- 1 -
Изабелла Бланко была в полубессознательном состоянии, когда Лео занёс её в квартиру. Она пришла в себя на лестнице, робко оглянулась по сторонам и тут же снова провалилась в небытие. Её маленькая тёмная голова болталась на его сгибе его локтя, словно тряпичная, на скуле тёмным провалом зиял синяк, зажившая трещина пересекала ей нижнюю губу багровым полумесяцем.
— Вызови врача, — скомандовал Алессандро осипшим от злости голосом.
Ему хотелось убивать. Ему хотелось убивать, когда он принял маленькое едва живое тело из рук Лео Фалани и осторожно перенёс в свою спальню. Он уложил Изабеллу на постель, застеленную графитовым покрывалом из венецианского шёлка и заметался по спальне в поисках того, чем бы её накрыть. Она была босой, её длинные, тонкие и стройные ноги виднелись в распахнутых почти до талии полах халата, треугольник светло-сиреневых кружевных трусиков светился на загорелой, оливковой коже, невольно притягивая взгляд. Под тонкой тканью атласного халата угадывался плоский живот с мягкими впадинками тренированных в спортивном зале мышц. Она притягивала взгляд, и чем дольше Алек смотрел на неё, тем сильнее закипал в нём гнев. На Осборна — за то, что посмел поднять на неё руку, за то, что посмел терзать это тело, иметь его самыми извращёнными способами, на себя — за то, что поддался слабости, на неё — за то, ворвалась в его жизнь тёмной, призрачной фигурой с обочины хайвэя, и так и застряла в ней, словно глубокая нарывающая заноза.

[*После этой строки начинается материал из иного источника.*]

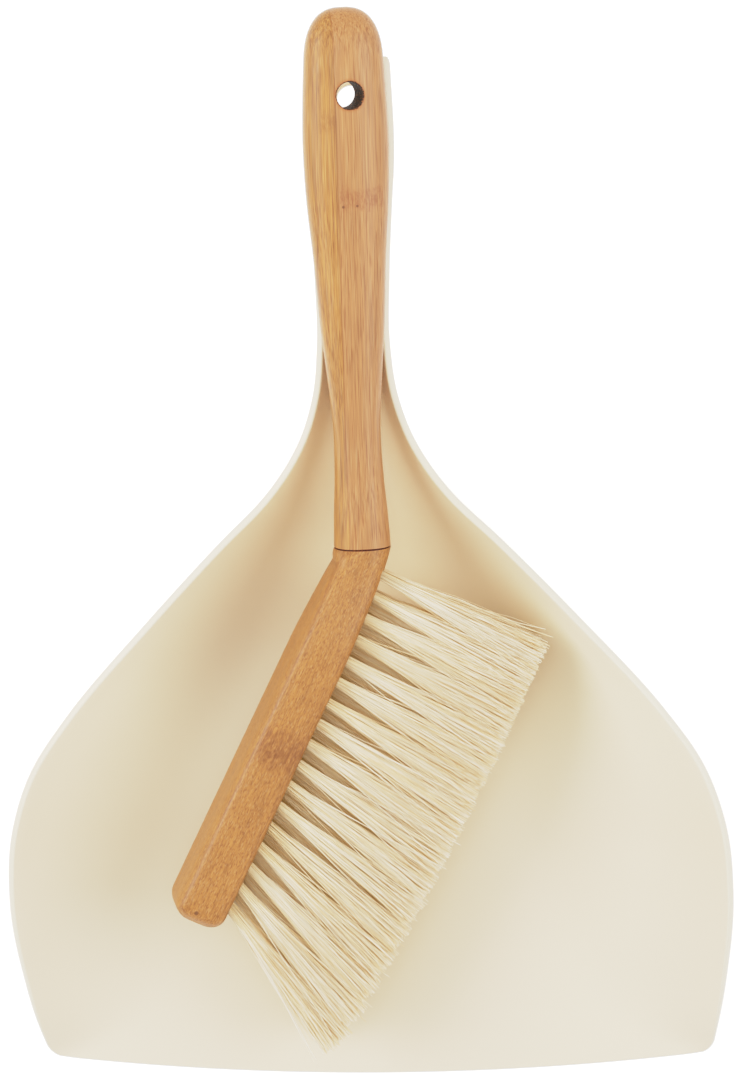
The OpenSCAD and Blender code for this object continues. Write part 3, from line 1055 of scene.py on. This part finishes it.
@dataclass
class BrushHandle:
    """The bamboo handle, slim at the waist and full at the palm."""

    lie: BrushLie
    length: float = 178.0
    palm_w: float = 28.4
    palm_t: float = 19.5
    waist: float = 15.8
    joint: float = 19.0
    ring_t: float = 0.6
    end_round: float = 17.0
    bow: float = 1.0
    shy: float = 0.12
    hole_x: float = -0.5
    hole_radius: float = 4.4
    around: int = 96

    def __post_init__(self) -> None:
        """Works out the lines of the handle."""
        long, joint, waist, wide, thick = self.length, self.joint, self.waist, self.palm_w, self.palm_t
        self.hole_y = 0.84 * long
        self.tip = long - self.shy
        self.lines = Lines((
            (0, joint / 2, joint / 2),
            (0.06 * long, 0.475 * joint, 0.48 * joint),
            (0.13 * long, 0.52 * waist, 0.44 * joint),
            (0.23 * long, 0.50 * waist, 0.41 * joint),
            (0.32 * long, 0.58 * waist, 0.42 * joint),
            (0.41 * long, 0.375 * wide, 0.43 * thick),
            (0.54 * long, 0.425 * wide, 0.46 * thick),
            (0.66 * long, 0.485 * wide, 0.49 * thick),
            (0.76 * long, 0.50 * wide, 0.50 * thick),
            (0.87 * long, 0.475 * wide, 0.49 * thick),
            (long, 0.425 * wide, 0.45 * thick),
        ))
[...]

Алек метнулся в гардеробную, вынул с нижней полки клетчатый шерстяной плед — подарок матери, метнулся обратно, набросил его на Изабеллу. Словно скрыл улики. Плотная ткань спрятала соблазнительные до тянущей боли внизу живота изгибы её тела, и Алек вернулся в гостиную, к Лео, по-военному вытянувшемуся у порога.
— Всё нормально прошло?
— Да, всё чисто, — отчеканил Фалани. Алессандро заметил, как едва различимая тень осуждения мелькнула на его лице, смуглом, с острыми, яркими, как у всех сицилийцев, чертами. Наверное, ему показалось — Корелли ни секунды не прекращал сам себя терзать, и видел теперь своё терзание в чужих взглядах. Его поступок был далёк от обдуманного: он пошёл вслед за своей яростью, за порывом, словно в нём — в тридцатичетырёхлетнем взрослом мужчине, без пяти минут главе клана Корелли — проснулся бешеный семнадцатилетний юнец с горячей кровью. Узнал бы об этом отец… Сколько он выбил из него юной дури, готовя себе в преемники! И как удивился бы, узнав, что выбил не всю.